En efecto, mientras que se puede escuchar lo que está a las espaldas, en cambio, ni hay ojos en la nuca ni la vista hace curvas, de modo que la cultura masculina no se acostumbra a ver hacia atrás, y tiende a hacer caso omiso del pasado, la tradición, y ya aunque sea por eso, tiene más bien proclividad a la innovación, a hacer cosas nuevas en vez de repetir o conservar las cosas viejas. Son, con mucho, más los hombres que presentan patentes, talachan inventos, ingenian mecanismos, escriben libros, le ponen su nombre a una estrella o dirigen películas. Hay quien dice que esto es nada más machismo convencional, pero, comoquiera, hacer este tipo de cosas -ciencias, artes, técnicas- es la única manera que los hombres tienen para relacionarse con el mundo, de saberse dentro de él: su forma de relación es indirecta, intermediada por alguna cosa: en los casos más normales, multitudinarios y mediocres, esta relación se da a través de la posesión y el control; los hombres se sienten realizados con el hecho de tener, sobre todo dinero, y luego coches, casas y esas cosas, y asimismo, se sienten capacísismos por el hecho de manipular los botoncitos del aparato de sonido, el control de la tele y a una que otra persona o empleado que se deje: su única forma de empatía es dar órdenes. Pero siempre es una relación distante. Todo esto a veces le otorga un cierto aire de autosuficiencia, de poder, el cual, según se sabe, siempre debe tener un aura de inalcanzable, de allá lejos y de que no admite confiancitas.

Se puede entender por qué los hombres, a pesar de representar una cultura, no pueden ser una comunidad o un grupo, mucho menos una banda, sino a lo más una serie, toda vez que entre cada uno de ellos se planta el mecanismo separador de la visión; por meras razones oftálmicas, la masculinidad es individualista, todos guardando sus distancias.

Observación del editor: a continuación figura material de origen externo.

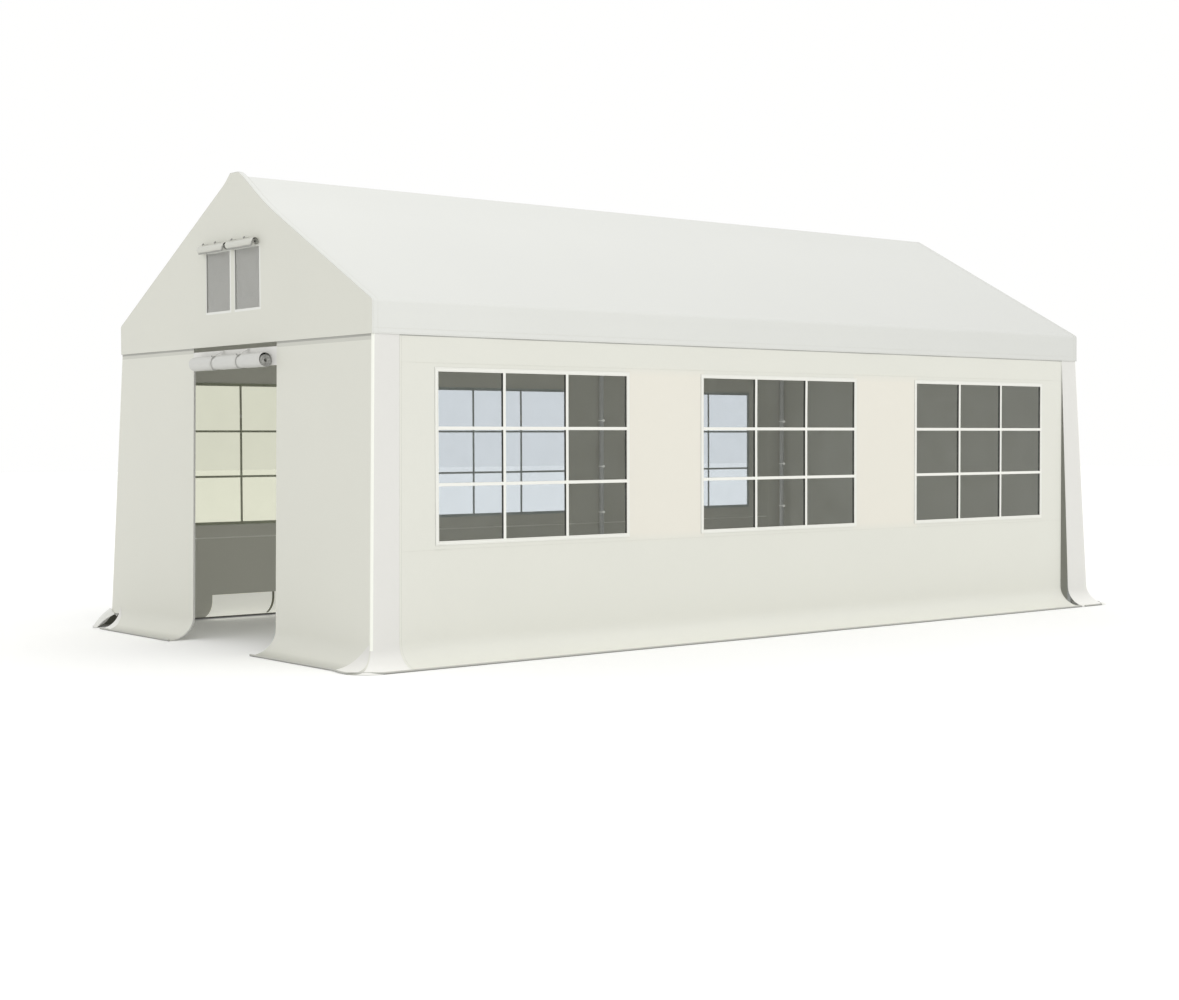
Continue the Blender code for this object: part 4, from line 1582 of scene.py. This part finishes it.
frame_ties = []
for name, place in sorted(leg_places.items()):
    inwards = -1.0 if place.x > 0 else 1.0
    frame_ties.append(tie_row(name, (place.x, place.y, TIE_HEIGHTS[0]), (0.0, 0.0, TIE_STEP), (0.0, 0.0, 0.0),
                              TUBE_R + TIE_CORD_R * 0.8, TIE_CORD_R,
                              (inwards * (TUBE_R + TIE_BALL_R * 0.7), 0.0, 0.0)))
for name in sorted(name for name in nodes if name.startswith("eave_rail")):
    middle = sum(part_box(name), Vector()) / 2
    inwards = -1.0 if middle.x > 0 else 1.0
    frame_ties.append(tie_row(name, (middle.x, middle.y - 1.5 * RAIL_TIE_STEP, middle.z),
                              (0.0, RAIL_TIE_STEP, 0.0), (pi / 2, 0.0, 0.0),
                              TUBE_R + TIE_CORD_R * 0.2, TIE_CORD_R * 0.6,
                              (inwards * 0.008, 0.0, -TUBE_R - TIE_BALL_R * 0.7)))
print("ties:", TIE_COUNT * len(frame_ties))

# %% [markdown]
# ## Seams
# Panels are sewn, and a row of stitches is what the eye looks for on cloth at arm's length. The
# rows run round every window, level above and below them, up the side walls' ends, along the
# valance hems and over the roof's two end hems. Inside, a pale tape covers the lower wall's seam,
# and an olive strap runs down the skirt.

# %% Seams
STITCH_LIFT = 0.0004
SEAM_IN, SEAM_AWAY, END_SEAM_IN, HEM_SEAM = 0.01, 0.045, 0.012, 0.006
TAPE_Z, TAPE_HALF, INSIDE = 0.555, 0.004, CLOTH + 0.0014


def window_route(side, centre, away):
    """The four corners round a window, as one closed line."""
    low, high = WINDOW_LOW_Z - away, WINDOW_HIGH_Z + away
    near, far = centre - WINDOW_HALF - away, centre + WINDOW_HALF + away
    loop = [(near, low), (far, low), (far, high), (near, high), (near, low)]
    route = []
    for (y, z), (next_y, next_z) in zip(loop, loop[1:]):
        count = ceil(max(abs(next_y - y), abs(next_z - z)) / ROUTE_STEP)
        for number in range(count):
            share = number / count
            route.append(side_wall_point(side, y + (next_y - y) * share,
                                         cloth_height(z + (next_z - z) * share), BORDER_PROUD + STITCH_LIFT))
    return route + route[:1]


wall_seams = []
for word, side in SIDES:
    routes = []
    for centre in window_y:
        routes += [window_route(side, centre, BORDER - 0.005), window_route(side, centre, HEM_SEAM)]
    for z in (WINDOW_LOW_Z - SEAM_AWAY, WINDOW_HIGH_Z + SEAM_AWAY):
        routes.append([side_wall_point(side, y, cloth_height(z), STITCH_LIFT)
                       for y in spread([-SIDE_EDGE + SEAM_IN, SIDE_EDGE - SEAM_IN], ROUTE_STEP)])
    for y in (-SIDE_EDGE + END_SEAM_IN, SIDE_EDGE - END_SEAM_IN):
        routes.append([side_wall_point(side, y, length, STITCH_LIFT) for length in side_rows[2:-2]])
    wall_seams.append(stitch(f"side_wall_stitches_{word}", routes))

roof_routes = []
for sign in (-1.0, 1.0):
    for inside in (HEM_SEAM, HEM_WIDTH - 0.004):
        across = sign * (SECTION_HALF - inside)
        roof_routes.append([roof_place(across, y)
                            for y in spread([-HALF_L + SEAM_IN, HALF_L - SEAM_IN], ROUTE_STEP)])
for y in (-HALF_L + 0.008, -HALF_L + HEM_WIDTH, HALF_L - HEM_WIDTH, HALF_L - 0.008):
    roof_routes.append([roof_place(across, y) for across in across_lines])
roof_stitches = stitch("roof_stitches", roof_routes)

tapes = []
for word, side in SIDES:
    def tape_place(y, z, side=side):
        return side_wall_point(side, y, cloth_height(z), -INSIDE)

    columns = spread([-SIDE_EDGE + 0.02, SIDE_EDGE - 0.02], 0.08)
    if side > 0:
        columns.reverse()
    tapes.append(weave(f"seam_tape_{word}", columns, [TAPE_Z - TAPE_HALF, TAPE_Z + TAPE_HALF], tape_place,
                       [hem_finish], [hem_finish], thick=THIN_CLOTH))
INNER_STRAP_Y, INNER_STRAP_WIDTH = -1.909, 0.016
inner_strap_rows = [row for row in side_rows if PAINTED_SHADE_FOOT < row < cloth_height(INNER_SKIRT_Z) + 0.001]
inner_straps = []
for word, side in SIDES:
    def strap_place(y, length, side=side):
        """On the cloth's inner face, which turns over with the skirt."""
        slope = acos(1.0 - skirt_share(length)[0])
        x, y, z = side_wall_point(side, y, length, -INSIDE * cos(slope))
        return (x, y, z - INSIDE * sin(slope))

    ends = [INNER_STRAP_Y - INNER_STRAP_WIDTH / 2, INNER_STRAP_Y + INNER_STRAP_WIDTH / 2]
    inner_straps.append(weave(f"inner_strap_{word}", ends[::-1] if side > 0 else ends, inner_strap_rows,
                              strap_place, [olive_and_shadow_finish], [olive_and_shadow_finish], thick=THIN_CLOTH))
print("stitches:", sum(len(row.data.polygons) for row in [*wall_seams, roof_stitches]) // 6)

# %% [markdown]
# ## Everything rides with the tent
# Nothing on this tent moves, so every piece rides on the one body. Each piece of cloth stands
# for the plain solid in its place, and the walls' flat cut sizes and areas are worked out.

# %% Pieces
rails = [name for name in nodes if name.startswith(("eave_rail_", "ridge_rail_"))]

settle(roof_cover, "roof_fabric", "roof_cover")
settle(roof_stitches, "roof_fabric")

for end, piece in gables.items():
    settle(piece, "roof_fabric", f"gable_{end}")
    settle(vent_shadow_cords[end], "roof_fabric")
    for number in (1, 2):
        settle(vent_nets[end, number], "vent_mesh", f"vent_screen_{end}_{number}")
        settle(flaps[end, number], "roof_fabric", f"vent_roll_{end}_{number}")
        for trim in flap_trim[end, number]:
            settle(trim, "roof_fabric")
        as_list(flap_trim[end, number])

wall_height = cloth_height(WALL_TOP_Z)
end_cut = (2 * END_HALF, wall_height)
end_area = end_cut[0] * end_cut[1] - 2 * DOOR_HALF * cloth_height(DOOR_TOP_Z)
for end, piece in end_walls.items():
    number = 1 if end == "front" else 4
    settle(piece, "wall_fabric", f"end_wall_{end}")
    for corner_piece in corner_pieces[end]:
        settle(corner_piece, "wall_fabric")
    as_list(corner_pieces[end])

settle(door_roll, "wall_fabric", "door_roll_front")
for piece in (door_strip, lintel, *door_straps, *door_pegs, *door_bindings):
    settle(piece, "wall_fabric")
settle(back_door, "wall_fabric", "door_panel_back")
for piece in back_zips:
    settle(piece, "wall_fabric")
cloth_height(DOOR_TOP_Z)

side_cut = (2 * SIDE_EDGE, wall_height)
side_area = side_cut[0] * side_cut[1] - 3 * 2 * WINDOW_HALF * (WINDOW_HIGH_Z - WINDOW_LOW_Z)
for (word, piece), *trims in zip(side_walls.items(), wall_seams, tapes, hem_ropes, inner_straps):
    settle(piece, "wall_fabric", f"side_wall_{word}")
    for trim in trims:
        settle(trim, "wall_fabric")
    for number in (1, 2, 3):
        bars = settle(window_pieces[f"window_bars_{word}_{number}"], "wall_fabric")
        film = settle(window_pieces[f"window_film_sheet_{word}_{number}"], "window_film",
                      f"window_film_{word}_{number}")
        trims += [bars, film]
    [rail for rail in rails if word in rail]
    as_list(trims)
for piece in frame_ties:
    settle(piece, "wall_fabric")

Mientras que las mujeres no pueden apartarse de la cultura femenina toda vez que ahí hay un vínculo táctil, de modo que ellas mismas son esa cultura, en cambio, el hecho de que la cultura masculina esté encarnada en cosas y objetos, y por ende sea como exterior a los mismos hombres, ha hecho que la cultura masculina se haya despegado de los hombres de carne y hueso y se haya convertido en una especie de estructura o sistema social, incorporando a la política, la ciencia, la tecnología, el mercado, la administración pública y la mera sobrevivencia, de manera que ya no se requiere que nazcan varoncitos para perpetrarse y perpetuarse. La cultura masculina tomó la forma de la sociedad en general, lo cual produce la paradoja de que muchas mujeres intentan pertenecer a ella (que lo logren, es cosa suya), y que muchos hombres ya sólo quieran salir de la ratonera. Que lo logren es cosa suya.

Fotografías de Lirba Cano

Comentarios

Silvina ha dicho que…
Soy de esas entusiastas de Pablo y cada que encuentro algo que no había leido de él quedo encantadaa de nuevo, ¿me podrias decir dónde fue publicado ésto originalmente?
Gracias por darle un espacio.
Claro de Luna ha dicho que…
Cuando Chac me leiste algo por primera vez de Pablo en la clase de Dinamica de grupos quede simplemente encantada por cada palabra de él, es como un brujo de lo cotidiano describe hasta las fibras más ocultas de los fénomenos de los que habla en este caso de las mujeres, simplemente es maravilloso puesto que con su psicologia cotidiana abre un nuevo mundo de conocimientos mas reales, tangibles cosa que es muy poco comun que se vea dentro de las universidades. Muy bien por el trabajo que estas haciendo Chac de publicar cosas tan interesantes de otros como del departamento y propias de tu autoria.
un abrazo.
@chacsol ha dicho que…
silvina, que bien que te haya gustado este texto de pablo, que a mí me parece interesante también por lo controvertido que puede resultar al interior de los debates de género y cuestiones afines. pablo me lo envió hace unos cuatro años para un semanario estudiantil que teníamos en querétaro, méxico, pero creo que no lo alcanzamos a publicar. así que, a menos que él lo haya publicado en otro lado, creo que es inédito.
érika, gracias por los ánimos...
seisylasdiez ha dicho que…
Creo que el primer análisis sobre ser táctiles y ser visuales es fabuloso. Es un análisis diferente a la percepción que generalmente se importa mediante valores superficiales. Solo me pregunto, ¿Por que trivializa su propio análisis basándose en ejemplos importados de ese conjunto de valores (el chocolate, la gordura, las pieles, los electrónicos, Vine-ví-vencí)? Creo que el sabe que trivializa y evita darse por enterado utilizando “hay quien podría” como si no fuera el, quien ejemplificara como resultado de su análisis. Si se mantuviera en la misma línea, lejos de la percepción superficial, podría obtener un análisis mucho mas rico.